Although a loyal reader for years, I resisted subscribing because I don’t like being hustled, even for the cause, and your meter, to me, seemed somehow unworthy of the enterprise. Sort of like seeing under the bearded lady’s mask. However, anyone who can reference Kenneth Burke and Bobby Bland, two of my all-time picks for “which three people would you like to have dinner with?” (the third being Fritz Perls or JS Bach, alternately.) I admit I am beaten and shall resist no more. I subscribed today.

Another:

After telling me about your blog for years, a good friend borrowed my laptop and “somehow” left my browser open to your site. I’ve been poking around ever since.
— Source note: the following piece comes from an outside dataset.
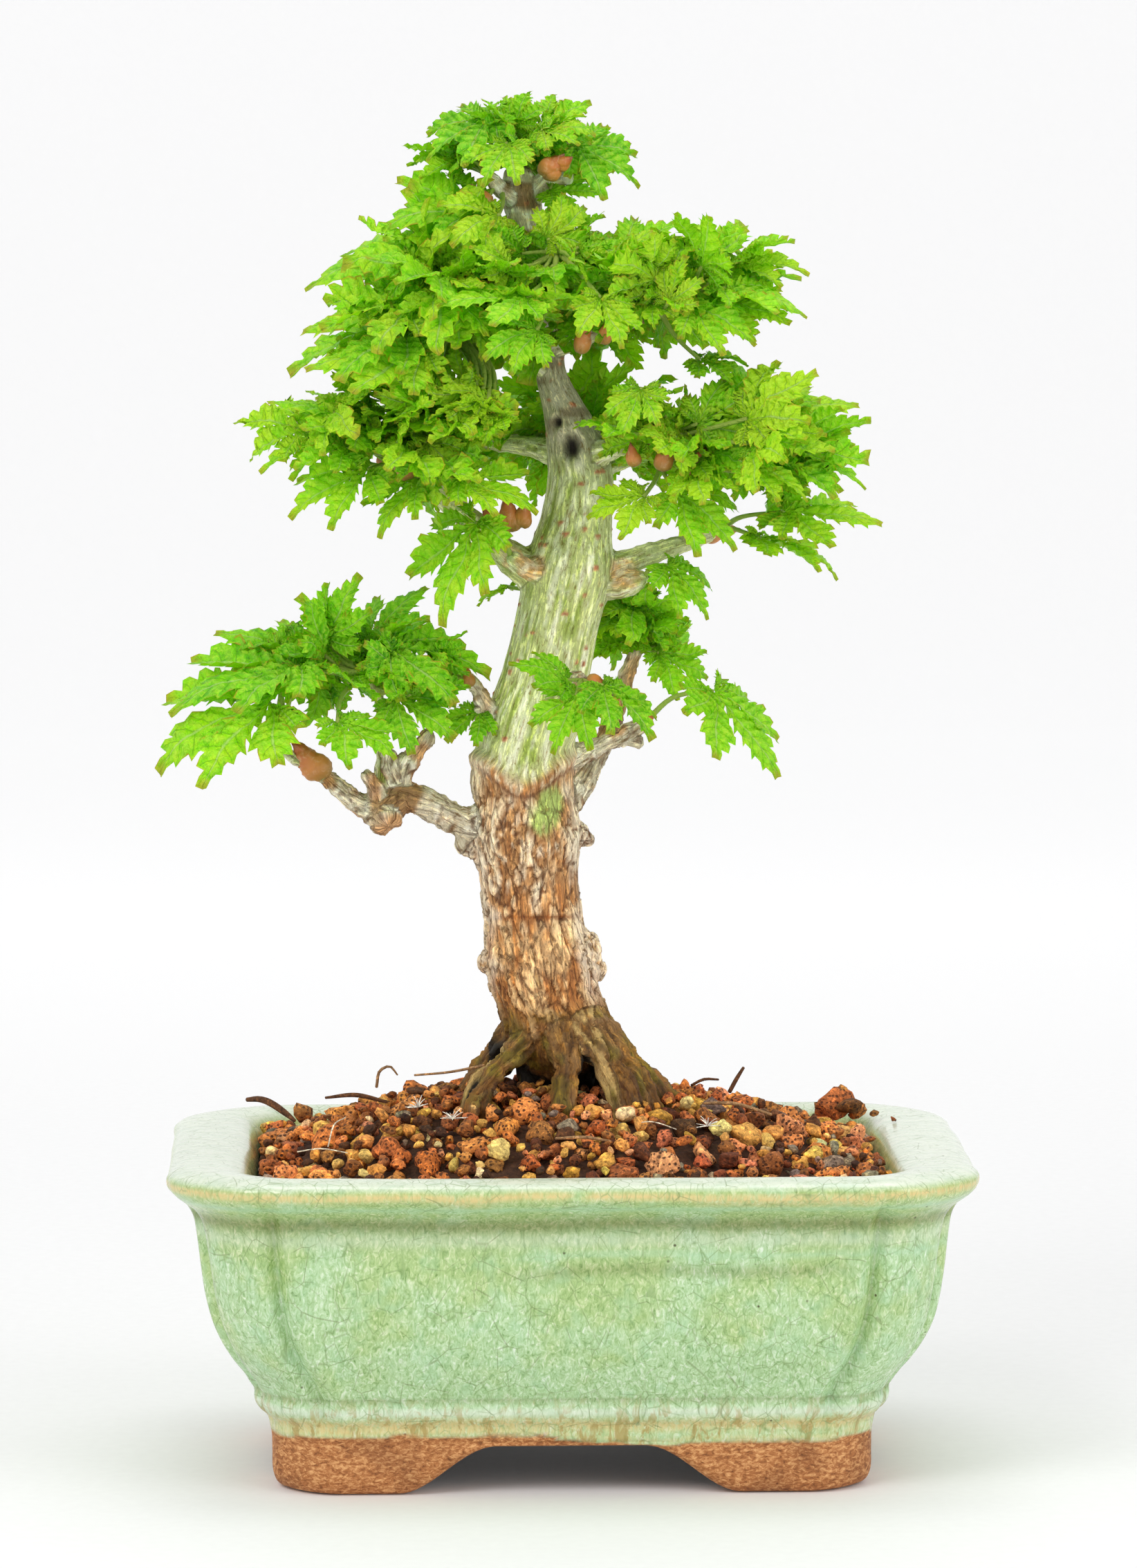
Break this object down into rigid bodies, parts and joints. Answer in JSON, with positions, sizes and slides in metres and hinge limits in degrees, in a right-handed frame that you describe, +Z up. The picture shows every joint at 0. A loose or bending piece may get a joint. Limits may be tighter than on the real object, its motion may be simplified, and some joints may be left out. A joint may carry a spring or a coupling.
{
  "type": "bonsai tree",
  "caption": "Small maple bonsai with a thick curved trunk and lobed, crinkled leaves, rooted in mounded grit in a rectangular glazed stoneware pot with corner feet.",
  "frame": {"origin": "middle of the whole object's footprint, on the surface that the pot's feet stand on", "axes": "+Z up along the tree, +X along the pot's long side to the right, -Y towards the viewer and the pot's front"},
  "size_m": [0.1846, 0.1308, 0.3106],
  "materials": {
    "pot_glaze": "gloss",
    "mesh_plastic": "matte",
    "clip_metal": "satin",
    "soil_grit": "matte",
    "bark": "matte",
    "bud_scale": "satin",
    "leaf_green": "satin"
  },
  "bodies": {
    "root": {"bud_left_branch": "bud_scale", "bud_lower_left": "bud_scale", "bud_right_branch": "bud_scale", "bud_trunk_front": "bud_scale", "drain_screen_left": "mesh_plastic", "drain_screen_right": "mesh_plastic", "grit_lump_left": "soil_grit", "grit_lump_right": "soil_grit", "leaf_front_a": "leaf_green", "leaf_front_b": "leaf_green", "leaf_left_a": "leaf_green", "leaf_left_b": "leaf_green", "leaf_left_c": "leaf_green", "leaf_left_d": "leaf_green", "leaf_left_e": "leaf_green", "leaf_left_f": "leaf_green", "leaf_left_i": "leaf_green", "leaf_low_a": "leaf_green", "leaf_low_b": "leaf_green", "leaf_low_c": "leaf_green", "leaf_low_d": "leaf_green", "leaf_low_f": "leaf_green", "leaf_low_h": "leaf_green", "leaf_low_i": "leaf_green", "leaf_low_l": "leaf_green", "leaf_low_m": "leaf_green", "leaf_low_n": "leaf_green", "leaf_low_o": "leaf_green", "leaf_low_p": "leaf_green", "leaf_low_r": "leaf_green", "leaf_low_t": "leaf_green", "leaf_low_u": "leaf_green", "leaf_low_v": "leaf_green", "leaf_mid_a": "leaf_green", "leaf_mid_b": "leaf_green", "leaf_mid_c": "leaf_green", "leaf_mid_e": "leaf_green", "leaf_mid_g": "leaf_green", "leaf_mid_h": "leaf_green", "leaf_mid_j": "leaf_green", "leaf_mid_k": "leaf_green", "leaf_mid_m": "leaf_green", "leaf_mid_o": "leaf_green", "leaf_mid_q": "leaf_green", "leaf_mid_s": "leaf_green", "leaf_mid_t": "leaf_green", "leaf_right_a": "leaf_green", "leaf_right_d": "leaf_green", "leaf_top_a": "leaf_green", "leaf_top_b": "leaf_green", "leaf_top_c": "leaf_green", "leaf_top_d": "leaf_green", "leaf_top_e": "leaf_green", "leaf_top_i": "leaf_green", "pot": "pot_glaze", "screen_clip_left": "clip_metal", "screen_clip_right": "clip_metal", "soil": "soil_grit", "tree": "bark"}
  },
  "joints": []
}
I finally subscribed today because I can now actually afford to do so. Thanks for the various subscription paths, for the transparency of the journey, for the ethics of your workplace, and for the talents of those you’ve hired.

PS. Two words of constructive criticism: More cowbell.

Done. Another:

Reminding people to buy really does work – I just did it! I’m on my married partner John’s computer and subscribed under my own e-mail address. We got married in Provincetown three years ago, so we’re happy that California now joins the club (we live in Laurel Canyon). Thanks for all your hard work on marriage equality. What a long journey we have all been on.